一大ジャンルを築いた初音ミク=VOCALOID〜初音ミク -Project DIVA-初動10万本突破より

 今週の週刊ファミ通で見たんですが、初音ミク -Project DIVA-の初動売り上げが10万本を突破していましたね。PSPは今が旬のハードとはいえ、ドラクエ9の発売1週間前という時期にしてはものすごい売り上げじゃないかと思います(ドラクエとはハードもユーザー層も違うとは言え)。

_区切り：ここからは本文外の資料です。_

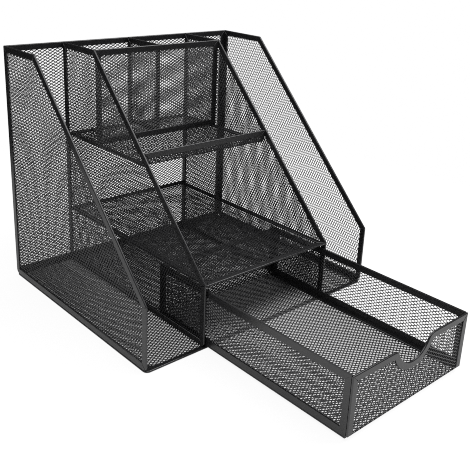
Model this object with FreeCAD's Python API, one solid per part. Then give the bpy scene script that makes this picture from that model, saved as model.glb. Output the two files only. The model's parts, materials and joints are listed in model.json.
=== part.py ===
"""Desk organiser of folded steel channel and expanded mesh: two file slots, two pen cups, two shelves, a drawer.

Millimetres. The origin is the centre of the footprint on the desk, +X right, +Y to the back, +Z up.
Every panel is a mesh sheet whose edges sit in folded channel strips, mitred at the corners.
"""
import FreeCAD, Part
import math
import os

Vec = FreeCAD.Vector

# ---- overall sizes
body_width = 350.0           # over the two outer side panels
body_depth = 294.0           # front edge to back face
body_height = 300.0          # desk to the level top edge
front_height = 78.0          # desk to the foot of the slope, level with the middle shelf
top_depth = 77.0             # length of the level top edge, back face to the head of the slope

# ---- sheet and channel
sheet_thickness = 0.8        # expanded mesh, drawn as a plain sheet
channel_wall = 0.8           # steel on each side of the sheet
channel_face = 7.5           # how far a channel reaches in over the sheet
floor_channel_face = 5.5     # the same for the narrower channel round the floor
foot_radius = 6.0            # rounded lower corners of the upright panels and of the floor
floor_window_radius = 16.0   # inner corners of the floor's rim
bend_radius = 2.0            # where a sheet turns up from a floor into a wall, at mid-thickness

# ---- shelves and slots
slot_width = 74.6            # clear width of each file slot
upper_shelf_height = 182.5   # desk to the upper face of the upper shelf
lip_height = 14.0            # upper shelf's front lip above the shelf
lip_setback = 1.5            # lip behind the sloping edge

# ---- drawer
drawer_side_gap = 1.5        # running gap each side
drawer_floor_gap = 0.3       # running gap over the front sill
drawer_headroom = 4.9        # drawer's rim to the middle shelf above it
drawer_back_gap = 1.6        # behind the closed drawer
drawer_open = 202.0          # how far the stored part's drawer stands open
scoop_half_width = 33.0      # middle of the drawer to where the scoop's shoulder begins
scoop_depth = 21.0           # finger scoop below the rim
scoop_shoulder = 10.0        # radius that leads into the scoop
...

 何がすごいかと言えば、初音ミクはゲームとは特に関係性もないところから生まれていること…つまり、ゲーム以外のジャンルから購入した人も多かったんじゃないかということです。ブランド買いでもなく、シリーズもの買いでもない。そういう作品が10万オーバーというのは、任天堂のゲーム以外ではなかなかお目にかかれないわけですから。
 もちろんそれまでの知名度が抜群だった、というのも一因でしょう。それがすべてかもしれませんが。ただ、ここで重要なのが、そもそも初音ミクを知ってこのゲームの購入までたどり着いた人の最初のきっかけは、無料のニコニコ動画を見てから、という事です。無料のメディアから発信されて、それがゆくゆくはビッグビジネスになっていく…。そもそもは無料から始まったものに、大手企業がお金が発生するものに変えていくというのは賛否ありそうですが、ただお金を払ってでも動くミクが見たい!とか思った人が多かったわけで。ニコニコ動画が生み出した下地が繋がっていったわけでしょう。
 またもうひとつ思うのが、「一過性のブームで終わらなかった」ことでしょう。初音ミクは出たての頃に空前の大ブームとなり、1万円以上もする音声合成ソフトが飛ぶように売れましたし、エロ同人誌が大増殖しました。ただ、ボーカロイド本来の使われ方をされずに、エロ語を話すモノとして使われたり、そういう同人誌しかなかったりなどかなり本来の使われ方からは程遠い内容のものでブームになっていて、当時ほとんど知らなかった僕は「何でキャラも確立されていないジャンルであんなに同人誌が出せるんだ?」と訝しく思っていたのを思い出します。
 そんなブームは一過性で終わり、その後はエロ同人誌としては下火になったんですが、その代わりに「本格的にDTMで音楽をやる人」と「そういう音楽を聴く人」だけが(ネタ音楽も含め)残ってジャンルとして成熟していきました。そして結果として純粋に音楽が好きな人が残っているのが、現状のボーカロイドジャンルではないでしょうか。
 このゲームだけではなく、ミクなどボーカロイド関連のCDの売り上げがオリコンを席巻しているのも、一過性ではない、分母の大きいジャンルになったということを顕しているんでしょう。むしろここからJ-POPがボカロメインになっていくような、そんな勢いも感じられますし。
 あまり、ミクを利用した金儲けが横行するのは避けてもらいたいんですが、ミクなどボカロを使った音楽がメインである限り、そしてミクなどを使って曲を生み出しているPたとがメインである限りは、まだまだこれからもジャンルの裾野は広がっていくんじゃないかって、そんな風に考えていたりするのです。

 PSP…持ってないからなあ。ゲームを買うにも、好きな曲が入ってなさそうなんですがどうなんでしょう(買ってない人)。